3. That he advised the Patent of Gold and Silver Thread to be resumed into the King's Hands, conceiving the same to be a Monopoly, and advised the Patentees to proceed by Contract with the King.
He advised it not alone. He was the weakest amongst many that advised the Contract. He denies that he conceived it to be a Monopoly, and doubts not but to prove it to be no Monopoly. He denies that he confessed any such Thing to the Commons. He denies his Advice in the Contract to colour a Monopoly. He advised it in his Duty to the King.
4. He, to procure a Proclamation to take Bonds, signed a Docket, shewing his advising thereupon with the Recorder of London and the City, whereas the Recorder was not acquainted with it.
He utterly denies he made any such Docket; he did sign a Docket, that he had acquainted the Lord Chancellor and Recorder of London with it; and he did acquaint the Lord Chancellor and the Recorder of London with it, and willed the Recorder to acquaint the City; but denies that the Docket is, that he acquainted the City with it.
5. That Three Thousand Four Hundred and One Quo Warrantos (to the Vexation of the People) were brought by him, touching the Patent of Inns, and but Two came to Trial.
He cannot particularly answer it; if it appear upon Record, that there be so many signed by him, he confesseth it; until then, he humbly desires to be retained in their Lordships Favour; adding, that, if he ever deserved well of His Majesty, it was in this. And added, that the King and Subject were more abused by that Patent than by any other; and that he suffers at this Day for that Patent, as he takes it.

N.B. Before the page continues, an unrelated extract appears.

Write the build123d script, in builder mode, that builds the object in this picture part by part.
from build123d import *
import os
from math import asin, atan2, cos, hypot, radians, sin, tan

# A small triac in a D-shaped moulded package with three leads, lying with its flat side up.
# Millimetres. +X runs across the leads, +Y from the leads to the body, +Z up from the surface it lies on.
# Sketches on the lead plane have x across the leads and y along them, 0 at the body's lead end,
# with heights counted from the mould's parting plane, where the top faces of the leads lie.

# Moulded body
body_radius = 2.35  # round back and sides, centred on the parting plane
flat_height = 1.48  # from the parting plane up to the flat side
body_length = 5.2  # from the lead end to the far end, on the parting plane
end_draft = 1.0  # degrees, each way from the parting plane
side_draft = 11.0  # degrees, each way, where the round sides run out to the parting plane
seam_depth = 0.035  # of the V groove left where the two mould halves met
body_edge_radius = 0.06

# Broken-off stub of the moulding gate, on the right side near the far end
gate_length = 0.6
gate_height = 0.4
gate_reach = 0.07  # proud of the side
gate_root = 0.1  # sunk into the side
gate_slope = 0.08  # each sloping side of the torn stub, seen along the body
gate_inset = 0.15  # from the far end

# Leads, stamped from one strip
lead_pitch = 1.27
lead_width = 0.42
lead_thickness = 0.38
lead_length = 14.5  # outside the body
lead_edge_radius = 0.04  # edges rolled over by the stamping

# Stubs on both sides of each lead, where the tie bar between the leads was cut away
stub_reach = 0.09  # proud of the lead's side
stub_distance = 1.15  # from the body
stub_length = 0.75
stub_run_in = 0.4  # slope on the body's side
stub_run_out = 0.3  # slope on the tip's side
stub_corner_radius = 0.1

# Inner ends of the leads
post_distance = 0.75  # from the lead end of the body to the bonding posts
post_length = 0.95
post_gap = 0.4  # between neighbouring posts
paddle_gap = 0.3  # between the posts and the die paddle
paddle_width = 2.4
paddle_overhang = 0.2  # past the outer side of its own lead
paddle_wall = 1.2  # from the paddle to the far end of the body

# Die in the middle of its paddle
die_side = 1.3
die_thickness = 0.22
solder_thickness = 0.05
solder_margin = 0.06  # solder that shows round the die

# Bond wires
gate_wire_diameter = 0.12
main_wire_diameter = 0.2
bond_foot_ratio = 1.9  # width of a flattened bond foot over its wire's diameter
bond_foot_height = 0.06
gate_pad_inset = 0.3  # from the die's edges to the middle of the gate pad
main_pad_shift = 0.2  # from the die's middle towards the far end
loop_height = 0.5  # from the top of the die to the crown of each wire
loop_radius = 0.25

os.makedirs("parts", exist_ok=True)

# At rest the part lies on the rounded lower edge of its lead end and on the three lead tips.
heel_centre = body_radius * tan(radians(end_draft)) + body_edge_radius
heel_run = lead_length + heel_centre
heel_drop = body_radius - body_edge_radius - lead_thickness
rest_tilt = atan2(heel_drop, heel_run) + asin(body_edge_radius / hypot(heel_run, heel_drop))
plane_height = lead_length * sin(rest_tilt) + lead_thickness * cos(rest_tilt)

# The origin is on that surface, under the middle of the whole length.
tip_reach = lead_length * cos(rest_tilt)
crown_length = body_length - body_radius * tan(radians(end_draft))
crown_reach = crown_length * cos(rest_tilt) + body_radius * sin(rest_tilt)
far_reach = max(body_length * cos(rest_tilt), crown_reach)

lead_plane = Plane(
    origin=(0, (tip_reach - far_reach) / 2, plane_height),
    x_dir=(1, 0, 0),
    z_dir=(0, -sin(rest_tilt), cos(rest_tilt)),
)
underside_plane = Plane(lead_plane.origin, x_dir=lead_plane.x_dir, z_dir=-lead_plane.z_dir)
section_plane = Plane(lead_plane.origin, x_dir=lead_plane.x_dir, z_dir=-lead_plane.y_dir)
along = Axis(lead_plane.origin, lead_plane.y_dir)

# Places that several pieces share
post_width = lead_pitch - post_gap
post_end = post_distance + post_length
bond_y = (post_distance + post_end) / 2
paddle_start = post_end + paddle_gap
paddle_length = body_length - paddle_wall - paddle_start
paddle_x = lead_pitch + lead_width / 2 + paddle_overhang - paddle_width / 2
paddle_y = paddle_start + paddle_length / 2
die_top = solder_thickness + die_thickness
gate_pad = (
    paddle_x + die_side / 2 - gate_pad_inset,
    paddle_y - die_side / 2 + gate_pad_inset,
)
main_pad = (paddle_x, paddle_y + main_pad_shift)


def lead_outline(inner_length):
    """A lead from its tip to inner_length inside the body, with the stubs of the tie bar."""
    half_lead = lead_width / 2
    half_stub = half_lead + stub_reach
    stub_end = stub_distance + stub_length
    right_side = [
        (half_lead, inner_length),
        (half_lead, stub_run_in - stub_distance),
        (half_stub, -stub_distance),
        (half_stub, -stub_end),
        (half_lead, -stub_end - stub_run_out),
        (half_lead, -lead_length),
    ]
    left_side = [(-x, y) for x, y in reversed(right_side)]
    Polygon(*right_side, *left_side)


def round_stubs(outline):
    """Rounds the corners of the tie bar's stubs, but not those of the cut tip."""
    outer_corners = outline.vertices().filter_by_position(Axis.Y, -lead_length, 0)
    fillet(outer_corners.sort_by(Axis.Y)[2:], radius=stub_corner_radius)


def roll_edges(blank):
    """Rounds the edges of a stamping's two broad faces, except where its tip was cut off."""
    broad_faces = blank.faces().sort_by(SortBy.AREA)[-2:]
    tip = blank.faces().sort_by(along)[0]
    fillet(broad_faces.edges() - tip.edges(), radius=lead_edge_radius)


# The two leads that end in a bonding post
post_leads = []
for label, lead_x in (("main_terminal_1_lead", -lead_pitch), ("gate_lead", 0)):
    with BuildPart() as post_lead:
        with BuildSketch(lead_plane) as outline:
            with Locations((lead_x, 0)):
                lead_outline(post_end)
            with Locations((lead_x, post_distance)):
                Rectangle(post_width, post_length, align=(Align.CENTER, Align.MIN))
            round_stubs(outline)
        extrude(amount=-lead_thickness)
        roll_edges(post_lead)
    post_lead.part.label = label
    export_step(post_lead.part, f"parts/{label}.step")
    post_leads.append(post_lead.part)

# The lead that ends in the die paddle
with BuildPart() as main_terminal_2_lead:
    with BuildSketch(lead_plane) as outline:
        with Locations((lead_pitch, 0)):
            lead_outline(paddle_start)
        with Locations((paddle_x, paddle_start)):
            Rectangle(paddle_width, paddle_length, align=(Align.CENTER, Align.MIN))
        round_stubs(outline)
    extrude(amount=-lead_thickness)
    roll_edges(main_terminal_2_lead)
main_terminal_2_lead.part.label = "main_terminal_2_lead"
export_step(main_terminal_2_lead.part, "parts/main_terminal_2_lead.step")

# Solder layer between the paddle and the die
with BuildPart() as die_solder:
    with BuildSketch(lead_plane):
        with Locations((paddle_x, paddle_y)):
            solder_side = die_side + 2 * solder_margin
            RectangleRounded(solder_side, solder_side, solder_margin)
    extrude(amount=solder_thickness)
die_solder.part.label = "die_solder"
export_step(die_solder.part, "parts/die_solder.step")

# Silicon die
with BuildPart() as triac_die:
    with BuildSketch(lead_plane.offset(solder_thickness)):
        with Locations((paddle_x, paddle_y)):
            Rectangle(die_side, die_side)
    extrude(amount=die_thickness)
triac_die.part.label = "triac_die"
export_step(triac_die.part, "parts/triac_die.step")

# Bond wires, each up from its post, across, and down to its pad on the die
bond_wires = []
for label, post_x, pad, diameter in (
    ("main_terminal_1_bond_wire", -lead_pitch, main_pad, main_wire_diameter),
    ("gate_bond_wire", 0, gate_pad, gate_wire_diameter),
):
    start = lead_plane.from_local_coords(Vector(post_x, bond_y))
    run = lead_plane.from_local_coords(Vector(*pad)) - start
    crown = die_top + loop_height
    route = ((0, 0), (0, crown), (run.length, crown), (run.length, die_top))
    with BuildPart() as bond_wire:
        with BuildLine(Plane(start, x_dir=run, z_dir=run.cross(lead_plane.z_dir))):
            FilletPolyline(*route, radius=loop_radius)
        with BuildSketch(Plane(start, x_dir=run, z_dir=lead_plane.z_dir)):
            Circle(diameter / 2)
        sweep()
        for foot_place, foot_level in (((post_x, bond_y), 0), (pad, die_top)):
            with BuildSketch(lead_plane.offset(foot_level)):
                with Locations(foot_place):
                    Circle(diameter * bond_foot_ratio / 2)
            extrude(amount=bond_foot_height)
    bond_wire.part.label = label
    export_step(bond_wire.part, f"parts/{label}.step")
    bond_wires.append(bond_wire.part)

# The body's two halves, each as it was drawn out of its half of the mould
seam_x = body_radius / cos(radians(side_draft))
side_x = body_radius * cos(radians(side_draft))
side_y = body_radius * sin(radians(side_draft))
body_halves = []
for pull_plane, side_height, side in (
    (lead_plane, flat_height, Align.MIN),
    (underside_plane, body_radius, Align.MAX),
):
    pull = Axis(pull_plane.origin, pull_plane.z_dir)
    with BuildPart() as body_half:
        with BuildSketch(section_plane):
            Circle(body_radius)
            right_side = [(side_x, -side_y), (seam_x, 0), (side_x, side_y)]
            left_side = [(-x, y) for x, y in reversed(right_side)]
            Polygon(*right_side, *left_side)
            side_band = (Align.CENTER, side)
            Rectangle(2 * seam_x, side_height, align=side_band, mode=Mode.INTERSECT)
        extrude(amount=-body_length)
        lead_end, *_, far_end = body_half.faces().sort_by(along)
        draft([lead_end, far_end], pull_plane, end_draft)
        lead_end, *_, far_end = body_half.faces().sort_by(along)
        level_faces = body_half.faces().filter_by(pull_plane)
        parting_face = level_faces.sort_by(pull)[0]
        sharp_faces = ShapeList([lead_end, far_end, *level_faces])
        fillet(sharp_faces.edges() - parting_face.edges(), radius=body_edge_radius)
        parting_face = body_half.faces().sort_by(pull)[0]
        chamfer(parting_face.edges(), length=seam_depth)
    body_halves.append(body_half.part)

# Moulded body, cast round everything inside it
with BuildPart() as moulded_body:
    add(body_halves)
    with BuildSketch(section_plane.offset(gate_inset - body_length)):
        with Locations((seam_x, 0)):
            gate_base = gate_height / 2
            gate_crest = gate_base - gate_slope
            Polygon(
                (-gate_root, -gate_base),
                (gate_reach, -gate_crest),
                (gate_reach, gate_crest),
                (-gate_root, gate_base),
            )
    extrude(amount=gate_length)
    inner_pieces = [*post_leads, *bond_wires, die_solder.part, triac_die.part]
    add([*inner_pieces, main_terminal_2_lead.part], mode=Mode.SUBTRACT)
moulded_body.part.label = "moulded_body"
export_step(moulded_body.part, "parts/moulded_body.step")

6. That he commenced divers Suits in the Exchequer, touching the Gold and Silver Thread, but did not prosecute the same.
It may be he did.
These Answers and Confessions being read, the said Sir Henry Yelverton (having Leave to speak) said, he thought himself happy, that, in these Mists of His Majesty's Disfavour, His Majesty was pleased to cast that Grace upon him, as to send him to this Honourable House. That Innocency hath her present Answer; Wisdom requires Time: Therefore he made his humble Suit, to have a Particular of his Charge in Writing, and Time to answer the same; and that he might have Leave to repair to his Chamber at Grays-Inn, and to his House, to search his Papers, for that the Matters objected against him did look into his Actions of Four, Five, and Seven Years of his serving His Majesty.
The Speech ended, Sir Henry Yelverton was withdrawn; and the House having taken this into their Consideration, he was brought to the Bar again; and the said Answers and Confessions were read unto him by the Clerk, and acknowledged by Sir Henry Yelverton to be truly set down; yet desiring that the same might not preclude him, touching his future Defence, desiring a Sevennight for his further Answer.

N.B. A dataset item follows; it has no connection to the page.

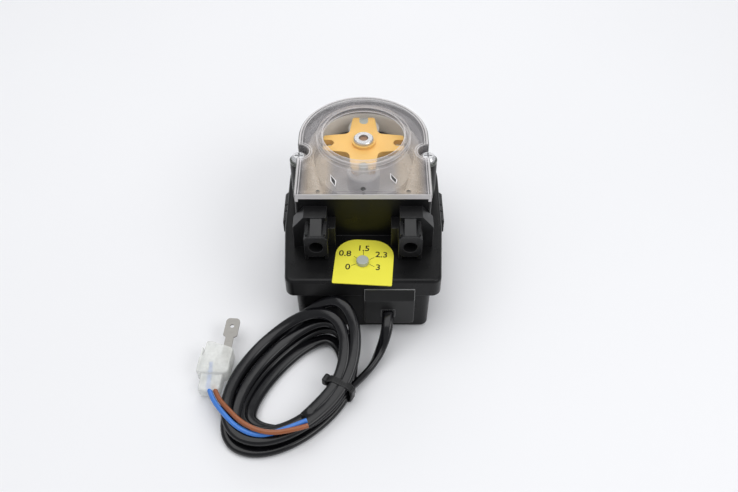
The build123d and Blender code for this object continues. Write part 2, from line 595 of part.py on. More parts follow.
def tube_form(leg_r, across, tall):
    """One leg, the pressed arc round the track and the other leg."""
    middle = (TUBE_INNER_R + TUBE_OUTER_R) / 2
    ring = Plane((middle, HEAD_Y, ARC_Z), x_dir=(1, 0, 0), z_dir=(0, 1, 0)) * Ellipse(across, tall)
    form = revolve(ring, Axis((0, HEAD_Y, 0), (0, 0, 1)), 180)
    legs = []
    for side in (-1, 1):
        sections = []
        for share in (0, 0.12, 0.5, 0.88, 1):
            blend = (1 - math.cos(math.pi * share)) / 2
            x = side * (middle + (TUBE_HALF_SPAN - middle) * blend)
            y = HEAD_Y + (TUBE_FRONT - HEAD_Y) * share
            z = ARC_Z + (LEG_Z - ARC_Z) * blend
            plane = Plane((x, y, z), x_dir=(1, 0, 0), z_dir=(0, 1, 0))
            sections.append(plane * Ellipse(across + (leg_r - across) * blend, tall + (leg_r - tall) * blend))
        legs.append(loft(sections, ruled=True))
    return form, legs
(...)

The Lord Chief Justice signified unto him, That the Lords were pleased, that he should have a Copy of the Charge objected against him, and Leave (under the Lieutenant's Charge) to go to his House in Aldersgate Street, and unto his Chamber in Grays Inn, to view his Papers, and to have Time until Saturday come Sevennight, to make his further Answer, which was more than his own Request.

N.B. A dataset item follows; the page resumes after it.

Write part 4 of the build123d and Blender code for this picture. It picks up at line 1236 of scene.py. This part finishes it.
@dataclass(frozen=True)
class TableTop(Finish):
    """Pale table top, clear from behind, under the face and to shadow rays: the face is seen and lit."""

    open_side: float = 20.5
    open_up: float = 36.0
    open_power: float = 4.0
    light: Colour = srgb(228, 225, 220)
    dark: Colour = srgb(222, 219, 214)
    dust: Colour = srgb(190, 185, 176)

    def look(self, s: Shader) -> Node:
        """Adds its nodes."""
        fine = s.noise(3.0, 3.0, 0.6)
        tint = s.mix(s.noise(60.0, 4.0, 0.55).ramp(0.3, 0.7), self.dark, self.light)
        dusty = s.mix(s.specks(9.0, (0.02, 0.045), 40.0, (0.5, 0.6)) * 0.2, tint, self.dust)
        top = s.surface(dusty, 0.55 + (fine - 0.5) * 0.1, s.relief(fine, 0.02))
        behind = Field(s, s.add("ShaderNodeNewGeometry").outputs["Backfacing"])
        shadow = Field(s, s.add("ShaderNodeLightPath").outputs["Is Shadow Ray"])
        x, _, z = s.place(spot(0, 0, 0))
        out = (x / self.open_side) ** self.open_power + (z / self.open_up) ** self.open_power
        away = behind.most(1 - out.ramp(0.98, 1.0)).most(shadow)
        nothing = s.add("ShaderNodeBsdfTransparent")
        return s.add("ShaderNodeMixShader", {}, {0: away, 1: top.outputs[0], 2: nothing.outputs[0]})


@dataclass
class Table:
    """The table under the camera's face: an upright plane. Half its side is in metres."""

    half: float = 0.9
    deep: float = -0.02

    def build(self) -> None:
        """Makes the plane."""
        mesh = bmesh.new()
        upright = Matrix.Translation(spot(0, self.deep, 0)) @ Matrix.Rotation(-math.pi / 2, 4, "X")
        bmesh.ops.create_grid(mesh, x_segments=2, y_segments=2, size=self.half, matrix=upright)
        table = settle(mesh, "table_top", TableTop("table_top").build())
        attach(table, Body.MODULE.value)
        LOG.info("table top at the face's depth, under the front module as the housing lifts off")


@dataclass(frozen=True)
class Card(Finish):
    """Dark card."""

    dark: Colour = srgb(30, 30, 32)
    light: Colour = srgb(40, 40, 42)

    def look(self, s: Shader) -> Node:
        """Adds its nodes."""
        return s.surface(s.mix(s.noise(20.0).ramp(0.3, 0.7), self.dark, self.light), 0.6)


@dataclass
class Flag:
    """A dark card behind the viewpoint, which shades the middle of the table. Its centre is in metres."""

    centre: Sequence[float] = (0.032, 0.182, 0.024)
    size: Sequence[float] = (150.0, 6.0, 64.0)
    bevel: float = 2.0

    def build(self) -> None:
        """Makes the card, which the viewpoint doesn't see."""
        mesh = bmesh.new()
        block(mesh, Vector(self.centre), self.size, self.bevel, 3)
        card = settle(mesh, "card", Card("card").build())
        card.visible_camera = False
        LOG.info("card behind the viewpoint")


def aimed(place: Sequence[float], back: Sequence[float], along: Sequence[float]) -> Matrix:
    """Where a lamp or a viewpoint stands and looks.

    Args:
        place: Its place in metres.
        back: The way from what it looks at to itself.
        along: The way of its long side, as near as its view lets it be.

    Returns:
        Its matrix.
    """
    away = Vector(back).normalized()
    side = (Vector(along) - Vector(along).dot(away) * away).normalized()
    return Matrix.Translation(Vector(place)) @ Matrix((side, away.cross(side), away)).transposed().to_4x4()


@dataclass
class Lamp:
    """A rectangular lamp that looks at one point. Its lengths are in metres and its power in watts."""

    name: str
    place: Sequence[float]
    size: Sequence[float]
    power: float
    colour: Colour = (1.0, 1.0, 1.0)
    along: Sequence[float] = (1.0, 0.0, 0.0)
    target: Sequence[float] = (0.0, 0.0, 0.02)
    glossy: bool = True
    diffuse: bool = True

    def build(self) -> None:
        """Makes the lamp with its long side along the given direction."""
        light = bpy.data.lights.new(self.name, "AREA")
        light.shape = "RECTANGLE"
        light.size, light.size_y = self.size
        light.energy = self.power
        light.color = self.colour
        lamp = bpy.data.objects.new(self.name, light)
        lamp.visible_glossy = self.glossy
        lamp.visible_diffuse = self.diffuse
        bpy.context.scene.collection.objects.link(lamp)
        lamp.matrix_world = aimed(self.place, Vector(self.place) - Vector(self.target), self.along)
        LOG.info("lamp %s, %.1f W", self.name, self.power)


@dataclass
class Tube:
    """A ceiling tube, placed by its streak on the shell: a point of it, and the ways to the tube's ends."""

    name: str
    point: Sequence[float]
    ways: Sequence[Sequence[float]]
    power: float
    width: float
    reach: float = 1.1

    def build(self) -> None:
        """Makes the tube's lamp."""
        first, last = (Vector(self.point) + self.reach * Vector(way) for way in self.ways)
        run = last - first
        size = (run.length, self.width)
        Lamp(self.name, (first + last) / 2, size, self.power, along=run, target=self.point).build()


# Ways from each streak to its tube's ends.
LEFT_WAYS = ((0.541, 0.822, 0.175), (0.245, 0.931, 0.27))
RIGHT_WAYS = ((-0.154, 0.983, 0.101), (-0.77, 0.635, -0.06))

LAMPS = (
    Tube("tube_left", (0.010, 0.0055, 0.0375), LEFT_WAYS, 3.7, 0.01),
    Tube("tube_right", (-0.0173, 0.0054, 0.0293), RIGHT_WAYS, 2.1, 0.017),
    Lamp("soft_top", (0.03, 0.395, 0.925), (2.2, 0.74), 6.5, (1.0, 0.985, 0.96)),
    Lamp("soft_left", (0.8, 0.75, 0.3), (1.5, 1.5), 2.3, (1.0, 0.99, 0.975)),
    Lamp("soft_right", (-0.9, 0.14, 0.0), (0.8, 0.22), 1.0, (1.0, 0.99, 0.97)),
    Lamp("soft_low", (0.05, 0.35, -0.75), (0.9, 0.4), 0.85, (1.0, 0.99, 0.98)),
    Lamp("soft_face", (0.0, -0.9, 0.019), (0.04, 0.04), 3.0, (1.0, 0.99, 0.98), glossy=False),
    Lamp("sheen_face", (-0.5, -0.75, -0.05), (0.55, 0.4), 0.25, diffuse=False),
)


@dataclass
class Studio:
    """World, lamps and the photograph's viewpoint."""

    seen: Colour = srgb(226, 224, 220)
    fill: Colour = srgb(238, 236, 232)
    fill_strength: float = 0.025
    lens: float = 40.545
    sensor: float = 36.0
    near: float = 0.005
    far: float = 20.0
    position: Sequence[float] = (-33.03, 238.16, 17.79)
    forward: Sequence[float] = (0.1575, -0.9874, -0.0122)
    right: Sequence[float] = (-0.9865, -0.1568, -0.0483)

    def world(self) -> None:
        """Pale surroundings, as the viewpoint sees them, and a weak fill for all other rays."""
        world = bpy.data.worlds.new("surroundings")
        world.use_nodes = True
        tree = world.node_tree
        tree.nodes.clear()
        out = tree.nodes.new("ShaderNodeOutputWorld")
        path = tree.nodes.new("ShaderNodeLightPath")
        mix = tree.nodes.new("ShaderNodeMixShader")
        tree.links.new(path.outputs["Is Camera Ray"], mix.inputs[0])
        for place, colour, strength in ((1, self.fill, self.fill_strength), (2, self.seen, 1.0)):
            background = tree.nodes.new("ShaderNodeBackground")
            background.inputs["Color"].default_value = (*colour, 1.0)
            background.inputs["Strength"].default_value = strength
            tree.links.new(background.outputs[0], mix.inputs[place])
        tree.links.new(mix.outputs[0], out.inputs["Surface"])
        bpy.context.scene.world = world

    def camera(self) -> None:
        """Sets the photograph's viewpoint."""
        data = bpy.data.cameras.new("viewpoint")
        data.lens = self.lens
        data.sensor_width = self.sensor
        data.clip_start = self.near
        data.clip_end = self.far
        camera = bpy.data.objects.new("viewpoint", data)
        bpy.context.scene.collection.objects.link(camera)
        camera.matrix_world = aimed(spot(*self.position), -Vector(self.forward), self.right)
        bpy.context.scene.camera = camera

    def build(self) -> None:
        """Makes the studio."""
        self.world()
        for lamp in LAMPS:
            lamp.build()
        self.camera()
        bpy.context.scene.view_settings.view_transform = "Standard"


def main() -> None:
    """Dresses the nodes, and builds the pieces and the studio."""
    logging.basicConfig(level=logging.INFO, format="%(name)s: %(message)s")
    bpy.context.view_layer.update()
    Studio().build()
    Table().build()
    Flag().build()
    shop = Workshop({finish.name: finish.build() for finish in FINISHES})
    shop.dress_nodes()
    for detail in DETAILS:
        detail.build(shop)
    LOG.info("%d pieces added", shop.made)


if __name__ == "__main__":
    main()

The Lieutenant of The Tower being called in, was commanded by the Lords to carry Sir Henry Yelverton and Sir Francis Michell to The Tower again. And the Lieutenant was further commanded by the Lords, to permit the said Sir Henry Yelverton (with a Keeper) to go unto his House in Aldersgate Street, and to his Chamber in Grays-Inn, to search and view his Papers (as was desired), the said Sir Henry Yelverton returning to The Tower every Night.
And further, that the said Lieutenant do bring the said Sir Henry Yelverton again before their Lordships, on Saturday come Sevennight, by Nine of the Clock in the Morning.
The Lieutenant humbly desired, that he might have an Order of this House for the same; which was granted; and the same (being signed by the Clerk) was delivered unto him, in bæc verba.
Lieutenant of The Tower's Order for Sir Henry Yelverton.
"It is this Day Ordered by the Lords Spiritual and Temporal of the High Court of Parliament, That Sir Allen Appesley, Knight, His Majesty's Lieutenant of The Tower, do permit Sir Henry Yelverton, Knight, from Time to Time, to go (with a Keeper) unto his Chamber in Grays-Inn, and unto his House in Aldersgate Street, to search and view his Papers, and other Writings there; the said Sir Henry Yelverton returning to The Tower every Night.
"And it is further Ordered by the Lords, That the said Lieutenant do bring the said Sir Henry Yelverton before their Lordships on Saturday come Sevennight, by Nine of the Clock in the Morning."
Jurati in causa Domini Cancellarii:
Moved by the Lord Hunsdon, and Ordered by the House, That the Lord Chief Justice do every Morning, before the Adjournment of the Court, cause the Names of the Lords Committees, appointed to meet that Day in the Afternoon, to be read by the Clerk.
Moved by the Earl of Arundell, that the Three several Committees, in causa Domini Cancellarii do make their Report To-morrow Morning of the Examinations by them taken touching the Lord Chancellor; and the Clerk to produce the Examinations in that Cause taken in Court, to the End their Lordships may give the Lord Chancellor such Particulars of his Charge as their Lordships shall judge sit.
Dominus Capitalis Justiciarius, Locum tenens Domini Cancellarii, declaravit præsens Parliamentum continuandum esse usque in diem crastinum, videlicet, decimum nonum diem Aprilis, Dominis sic decernentibus.